I would also like to add that I am not such a self-absorbed person as I surely come off on this blog. It’s terrifying how opening up and trying to journal via blogging has made me feel/sound so whiney. I typically don’t even tell my love what I am really thinking and feeling on a daily basis. I certainly never tell friends or family – hence the trust issues. This is all a part of the journey I suppose; but please believe when I say that I can’t stand listening to myself whine all over the place either.
Third and final day of the let’s-get-the-f-ck-out-sale and we hit pay dirt. The last of our big items sold, we tallied up our total to almost $700 over the three days and I led my first section of a yin yoga class today for over 20 minutes while being recorded. It was the first day of feeling super sh-t about myself in a while, and the first time that I have gone back on a promise I have made myself since all this crazy started forty four days ago. I had promised quite recently that i would take people at their word, not question motives or honesty, and not care either way. But today, I felt ok with my performance in my yoga training, I managed to pull off coming up with an entirely different flow because I had no wall space to work with, I received great feedback that was both highly positive and constructive criticisms.
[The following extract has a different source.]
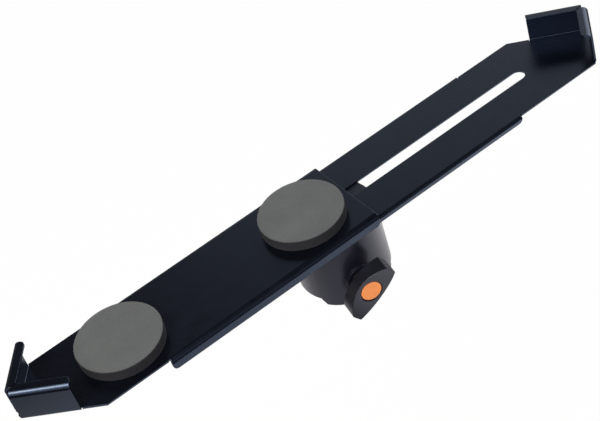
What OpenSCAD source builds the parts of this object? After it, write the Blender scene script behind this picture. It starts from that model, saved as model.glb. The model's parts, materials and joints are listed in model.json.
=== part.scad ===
// Tablet holder: two telescoping steel plates with hooked corner brackets,
// foam pads, and a round housing whose socket clamps on a stand's stud.
// Origin: mouth centre of the stud socket. +Z points up to the tablet,
// +X along the bar towards the bracket of the sliding plate.

/* [Sheet metal] */
// Thickness of both steel plates
sheet_t = 1.2; // [1:0.1:1.6]
// Inside radius of the fold at the foot of the walls
foot_in = 0.4; // [0.3:0.1:1]
// Inside radius of the fold between walls and lips
lip_in = 2.2; // [1.2:0.1:3]
// Radius of the rounded corners of flanges and lips
corner_r = 3; // [1.5:0.5:4]
// Radius of the relief holes where a fold ends
relief_r = 0.6; // [0.4:0.1:1.2]

/* [Outer plate] */
// Width over the flanges
outer_w = 63.5; // [60:0.5:70]
// Height of the flanges from the plate's top face
outer_flange_h = 7.4; // [6:0.1:9]
// Inside radius where its flanges fold down
outer_fold_in = 2; // [1:0.1:2.4]
// From the stand axis to the end of the flanges at the bracket
outer_reach = 127; // [110:0.5:150]
// From the stand axis to the plate's open end
outer_tail = 15.1; // [14:0.1:20]

/* [Sliding plate] */
// From the stand axis to the end of the flanges, pulled out as shown
slide_reach = 123.2; // [110:0.1:140]
// From the stand axis to the plate's hidden end
slide_tail = 31.5; // [29:0.5:40]
// Height of the flanges from the plate's top face
slide_flange_h = 4; // [3:0.1:5]
// Inside radius where its flanges fold down
slide_fold_in = 0.6; // [0.4:0.1:1]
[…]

However, somehow within an hour and a half of leaving yoga, driving home, changing and getting to the sale to help out – I had convinces my self that I suck so bad at yoga that everyone was just trying to be nice, I am a failure in all things, especially yoga, my in-laws hate me, and I am the fat, ugly daughter-in-law that they wish they never had. I hate this spiral of horrible thoughts that I think are absolute truths. It’s hard and frustrating to stop, it’s even harder to reverse and repair the damage.
Today was the first day I have felt like such a failure – I promised myself something and I couldn’t hold it up – and that f-cking sucks.
Second day of the garage/let’s-sell-everything-and-get-the-f-ck-out sale. Went slow but still made some money before spring storms forced an early closure. Secretly we were pretty pumped to get home by two this afternoon, take an indulgent Friday afternoon nap and make some pretty little Mother’s Day cupcakes. I even wrote my first yin yoga flow. All in all a good way to spend the last Friday of my 20s……god that sucks.
Ditto….today was a long one.
We went to a viewing after work for a lifelong family friend who had passed away this past Sunday. I hate viewings; it just makes me think of how few people would show up to mine. Selfish, crazy – I know.
Afterwards we went to the original Buddy’s Pizza in Detroit. We shared a few beers with my father and brother in law and enjoyed a vegan pizza. It was my first time ever going to the original Buddy’s and it was awesome. Not only the pizza but the company. We even talked about our upcoming move and the need for change. The news was received well and even had a note of excitement. Fingers crossed it continues.
I am so f#%&ing exhausted. For the first time since I started this madness, I have a ton to say and am too tired to say it. I will return in the morning with more.
Update: Sorry about that. Yesterday was spent cleaning out the basement, kitchen, closets and more for our garage sale this weekend. I felt so exhausted and overwhelmed by the amount of stuff we have – for the first time I got really pissed about it too. In comparison to a lot of friends and family members we really don’t have that much – but to me – it’s like an avalanche of junk.
And the dots are finally connecting as to why I love yin yoga so much. Yin is a place you come to to deal with your sh!t. Not only the physical sh!t you have put your body through (injuries, stress, nutrition deficiencies) but all the mental sh!t you have pent up too. Now seeing all this stuff that we own and want to sell – I fully understand how much I am facing to get to a better place. And honestly, that pissed me off. I ended the day in a fairly sour mood just thinking of the amount of time and money I have spent on all of the material possessions that are now haunting every nook and cranny I peek into. But I also decided late last night (once I had given up trying to sleep for a bit) that I will no longer regret what I have done in my past. I will not dwell on it. It is the past and it will always be there. I have made those decisions and they have made me who I am today – for better or worse – and I am going to work ok being ok with that.
Far better is it to dare mighty things, to win glorious triumphs, even though checkered by failure… than to rank with those poor spirits who neither enjoy nor suffer much, because they live in a gray twilight that knows not victory nor defeat.
This is the day…Kentucky Derby Day! Also known as drag yourself to a derby party to watch the big race and eat lots and drink even more day. It was a good day. A day spent with friends and family. Still – it was day that further solidified our decision to sell all of our stuff and move far, far away. Today was the first time we (somewhat) openly talked about moving and it went surprisingly well. The reactions were of genuine interest and even though it sometimes feels like people just nod their heads and say “oh cool” no matter what they are actually thinking – and I’m okay with that.
The reactions resolved me to tell my closest friends when I see them in the next couple of weeks. I’m nervous – but it needs to happen.